ABSTRACT

One of the most conceptually puzzling things about the phenomenon of mental disorder is that there are intelligent people who deny that it exists. Nothing is a mental disorder or illness, so they say. This may be a difficult claim to fathom, given everything said about mental disorder so far in the book and in the culture at large. But puzzles are puzzles and should not be neglected. Unscrambling this particular puzzle contains lessons for a theory of mental disorder. Theorists who deny the existence of mental disorder are sometimes called “anti-realists” – in

opposition to so-called “realists”, who affirm the existence of mental disorder. Isn’t it wholly absurd to deny the existence of mental disorders? After all, we have diagnostic

manuals to identify them, don’t we? Psychiatrists seek to treat them. Doctors are not trying to trick people into believing in mental disorders. The anti-realist agrees, of course, that there are thick manuals as well as caring and well-intended psychiatrists. Anti-realists don’t reject the existence of people who talk as if mental disorders are real or of books that purport to identify disorders. No, they reject the existence of mental disorder itself. Is anti-realism warranted? What considerations may lead a person to be an anti-realist?

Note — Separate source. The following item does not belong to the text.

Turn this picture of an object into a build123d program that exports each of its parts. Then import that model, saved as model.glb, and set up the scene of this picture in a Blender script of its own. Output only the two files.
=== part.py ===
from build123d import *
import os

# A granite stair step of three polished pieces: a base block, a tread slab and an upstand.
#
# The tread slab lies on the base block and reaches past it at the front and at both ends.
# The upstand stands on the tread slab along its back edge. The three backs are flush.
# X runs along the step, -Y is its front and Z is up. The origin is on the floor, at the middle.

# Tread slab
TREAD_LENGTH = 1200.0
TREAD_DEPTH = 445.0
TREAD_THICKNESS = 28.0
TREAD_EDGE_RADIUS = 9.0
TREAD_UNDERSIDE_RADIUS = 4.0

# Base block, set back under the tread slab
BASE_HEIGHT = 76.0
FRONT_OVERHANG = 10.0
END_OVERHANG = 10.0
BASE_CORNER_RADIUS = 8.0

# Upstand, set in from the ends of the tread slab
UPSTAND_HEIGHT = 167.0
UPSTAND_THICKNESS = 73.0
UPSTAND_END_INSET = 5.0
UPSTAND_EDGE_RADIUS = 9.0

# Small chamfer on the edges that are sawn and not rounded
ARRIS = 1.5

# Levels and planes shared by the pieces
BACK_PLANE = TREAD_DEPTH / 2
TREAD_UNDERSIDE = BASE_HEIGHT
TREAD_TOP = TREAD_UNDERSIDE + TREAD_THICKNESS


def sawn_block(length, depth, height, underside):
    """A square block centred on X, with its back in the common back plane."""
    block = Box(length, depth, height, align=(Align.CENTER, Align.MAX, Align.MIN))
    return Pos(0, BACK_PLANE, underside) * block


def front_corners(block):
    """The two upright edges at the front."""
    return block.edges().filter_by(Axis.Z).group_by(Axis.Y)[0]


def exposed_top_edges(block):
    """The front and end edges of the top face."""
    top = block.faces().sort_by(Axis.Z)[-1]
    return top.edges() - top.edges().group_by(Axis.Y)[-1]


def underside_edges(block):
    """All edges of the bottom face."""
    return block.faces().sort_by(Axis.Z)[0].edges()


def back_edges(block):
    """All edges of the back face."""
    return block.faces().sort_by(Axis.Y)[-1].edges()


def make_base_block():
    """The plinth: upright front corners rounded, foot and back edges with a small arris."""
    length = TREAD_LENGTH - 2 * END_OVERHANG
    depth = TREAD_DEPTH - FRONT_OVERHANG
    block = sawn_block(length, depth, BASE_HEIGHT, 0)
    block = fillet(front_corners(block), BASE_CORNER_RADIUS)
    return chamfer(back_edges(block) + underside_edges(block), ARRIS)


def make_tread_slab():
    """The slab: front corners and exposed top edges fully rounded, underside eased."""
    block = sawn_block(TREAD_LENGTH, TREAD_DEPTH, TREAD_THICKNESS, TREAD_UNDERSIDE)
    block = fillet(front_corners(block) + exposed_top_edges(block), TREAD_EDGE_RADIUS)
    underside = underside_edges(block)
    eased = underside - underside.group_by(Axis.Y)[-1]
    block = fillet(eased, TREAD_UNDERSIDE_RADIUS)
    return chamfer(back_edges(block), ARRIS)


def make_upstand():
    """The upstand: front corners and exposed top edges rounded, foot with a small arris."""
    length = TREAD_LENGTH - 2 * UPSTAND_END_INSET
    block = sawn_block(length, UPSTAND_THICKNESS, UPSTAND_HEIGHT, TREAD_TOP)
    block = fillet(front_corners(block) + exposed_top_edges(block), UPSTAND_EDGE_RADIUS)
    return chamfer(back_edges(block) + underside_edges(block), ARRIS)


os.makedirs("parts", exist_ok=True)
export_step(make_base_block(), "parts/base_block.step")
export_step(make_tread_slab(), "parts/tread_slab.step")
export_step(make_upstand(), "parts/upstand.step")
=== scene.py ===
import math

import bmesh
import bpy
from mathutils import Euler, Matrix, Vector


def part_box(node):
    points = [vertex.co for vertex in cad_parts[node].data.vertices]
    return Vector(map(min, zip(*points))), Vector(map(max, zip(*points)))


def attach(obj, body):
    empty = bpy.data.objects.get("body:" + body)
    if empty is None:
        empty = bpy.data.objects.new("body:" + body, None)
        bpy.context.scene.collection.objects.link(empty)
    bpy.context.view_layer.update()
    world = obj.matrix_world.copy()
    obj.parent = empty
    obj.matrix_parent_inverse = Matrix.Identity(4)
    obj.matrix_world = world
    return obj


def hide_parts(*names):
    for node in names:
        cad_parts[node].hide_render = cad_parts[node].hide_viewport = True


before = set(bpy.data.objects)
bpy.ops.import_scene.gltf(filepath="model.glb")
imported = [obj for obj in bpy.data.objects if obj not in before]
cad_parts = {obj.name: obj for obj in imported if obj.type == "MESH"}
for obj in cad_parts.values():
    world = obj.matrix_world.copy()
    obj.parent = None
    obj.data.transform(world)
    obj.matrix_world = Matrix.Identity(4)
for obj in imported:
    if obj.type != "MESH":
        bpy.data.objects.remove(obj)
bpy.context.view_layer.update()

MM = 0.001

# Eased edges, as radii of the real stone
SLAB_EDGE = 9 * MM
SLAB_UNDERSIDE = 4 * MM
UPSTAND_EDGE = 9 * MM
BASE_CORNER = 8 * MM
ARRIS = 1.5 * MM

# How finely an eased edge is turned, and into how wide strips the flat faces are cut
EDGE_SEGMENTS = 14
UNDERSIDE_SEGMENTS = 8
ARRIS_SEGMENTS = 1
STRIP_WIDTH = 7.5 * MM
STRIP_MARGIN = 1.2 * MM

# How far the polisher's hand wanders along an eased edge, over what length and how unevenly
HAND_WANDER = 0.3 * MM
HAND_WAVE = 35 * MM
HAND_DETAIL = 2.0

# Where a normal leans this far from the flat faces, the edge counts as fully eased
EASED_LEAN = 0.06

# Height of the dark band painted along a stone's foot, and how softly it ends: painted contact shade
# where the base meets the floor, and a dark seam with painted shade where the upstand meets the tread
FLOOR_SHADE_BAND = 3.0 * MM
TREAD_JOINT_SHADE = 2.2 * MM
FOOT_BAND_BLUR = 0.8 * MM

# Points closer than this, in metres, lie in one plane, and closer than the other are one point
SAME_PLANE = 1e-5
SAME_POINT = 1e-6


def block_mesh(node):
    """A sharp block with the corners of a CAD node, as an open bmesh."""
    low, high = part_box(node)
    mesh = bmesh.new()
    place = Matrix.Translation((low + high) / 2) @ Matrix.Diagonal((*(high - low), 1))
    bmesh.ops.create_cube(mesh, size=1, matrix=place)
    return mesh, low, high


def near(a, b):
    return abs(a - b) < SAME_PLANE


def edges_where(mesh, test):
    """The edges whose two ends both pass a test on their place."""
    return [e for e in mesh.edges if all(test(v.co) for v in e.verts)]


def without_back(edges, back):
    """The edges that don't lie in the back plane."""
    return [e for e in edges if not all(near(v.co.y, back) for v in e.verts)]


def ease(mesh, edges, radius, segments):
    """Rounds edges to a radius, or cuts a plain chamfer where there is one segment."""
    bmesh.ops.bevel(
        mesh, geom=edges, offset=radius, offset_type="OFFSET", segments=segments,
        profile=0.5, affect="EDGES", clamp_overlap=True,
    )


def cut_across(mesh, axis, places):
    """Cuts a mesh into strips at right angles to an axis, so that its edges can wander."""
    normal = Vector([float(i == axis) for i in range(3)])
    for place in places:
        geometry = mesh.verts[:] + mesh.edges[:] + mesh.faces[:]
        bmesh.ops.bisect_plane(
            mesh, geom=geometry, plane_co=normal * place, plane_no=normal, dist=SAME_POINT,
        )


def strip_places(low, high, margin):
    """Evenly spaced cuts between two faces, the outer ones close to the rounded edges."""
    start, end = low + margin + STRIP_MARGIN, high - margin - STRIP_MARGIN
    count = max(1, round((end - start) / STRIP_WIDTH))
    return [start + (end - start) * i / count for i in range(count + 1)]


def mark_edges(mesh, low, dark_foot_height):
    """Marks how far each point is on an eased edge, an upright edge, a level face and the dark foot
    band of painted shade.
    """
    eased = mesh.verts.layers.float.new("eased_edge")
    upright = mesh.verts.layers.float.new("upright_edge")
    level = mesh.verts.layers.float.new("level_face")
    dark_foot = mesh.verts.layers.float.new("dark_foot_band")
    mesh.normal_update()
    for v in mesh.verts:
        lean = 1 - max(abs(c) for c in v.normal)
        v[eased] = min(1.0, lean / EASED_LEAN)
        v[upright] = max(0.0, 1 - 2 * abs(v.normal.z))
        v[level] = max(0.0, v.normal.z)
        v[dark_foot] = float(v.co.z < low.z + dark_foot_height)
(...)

Some intelligent people find various arguments compelling for an anti-realist position. In this chapter I plan to look at two varieties of anti-realist argument – two forms of radical skepticism about mental disorder. One I call metaphysical anti-realism, and the other moral anti-realism. First, just below I offer a very brief sketch of each form. Metaphysical anti-realism/skepticism: Very briefly, and leaving out details, some medical

scientists and others believe, on broadly empirical and philosophical or metaphysical grounds, that reference to the mind or mentality of a ‘mental’ disorder can and should be eliminated or superseded and displaced by a brain-centered or physicalistic/materialistic and non-mentalistic understanding of a mental disorder. Given such displacement or replacement, no condition

deserves or should deserve, they believe, to be classified as a mental disorder. The number of mental disorders, just like the number of unicorns and goblins, is zero. Moral anti-realism/skepticism: Very briefly, and leaving out details, some critics of the very

existence of a mental disorder charge that the attribution or ascription of mental disorders to people is a morally unacceptable or ethically misbegotten practice. It is morally unacceptable or ethically misbegotten because it is a human dignity violating or respect for persons undermining process. If we truly, it is said, wish to help people who suffer from mental disturbance or distress, we must jettison the concept of a mental disorder or illness and re-describe the condition. We must replace the concept with morally alternative concepts or ways of thinking. These alternative ways should help us to understand and treat people who are mentally disturbed or troubled as compromised, although still fully responsible and not-ill agents. No condition should, they think, be labeled as a mental disorder. Re-describe it as an unwelcome condition, often requiring outside help perhaps, but not as a disorder or illness. Though not enamored of either form of skepticism or anti-realism about mental disorder, I am

convinced that each harbors important and useful lessons for a theory of mental disorder. The main lesson of metaphysical skepticism is that the category of mental disorder has important implications for our understanding of the causal-explanatory power of mind and mentality in the physical world. These implications must be properly understood and addressed, if a concept of mental disorder soundly and sensibly is to apply to persons. The main lesson of moral skepticism is that a diagnosis of mental disorder is morally contestable territory. Recognizing that the attribution of mental disorder is morally contestable territory is not the same thing as maintaining that the medical or psychiatric norms or standards for mental disorder cannot be objective or warranted or that the assessment of a mental disorder necessarily produces wholly intractable moral quandaries. But it does mean that protection or preservation of a person’s dignity and self-respect must be a moral constraint on diagnosis and treatment. Ethically demanding standards for diagnostic labeling and care should be observed. If or when the social power of psychiatric diagnosis is overlooked, “we risk overlooking the moral impact diagnosis has on people’s lives” (Sadler 2004b: 175). In this chapter the lessons of each form of anti-realism develop over the course of examining

each type of skeptical argument. In the first section of this chapter I plan to examine metaphysical anti-realism about mental disorder.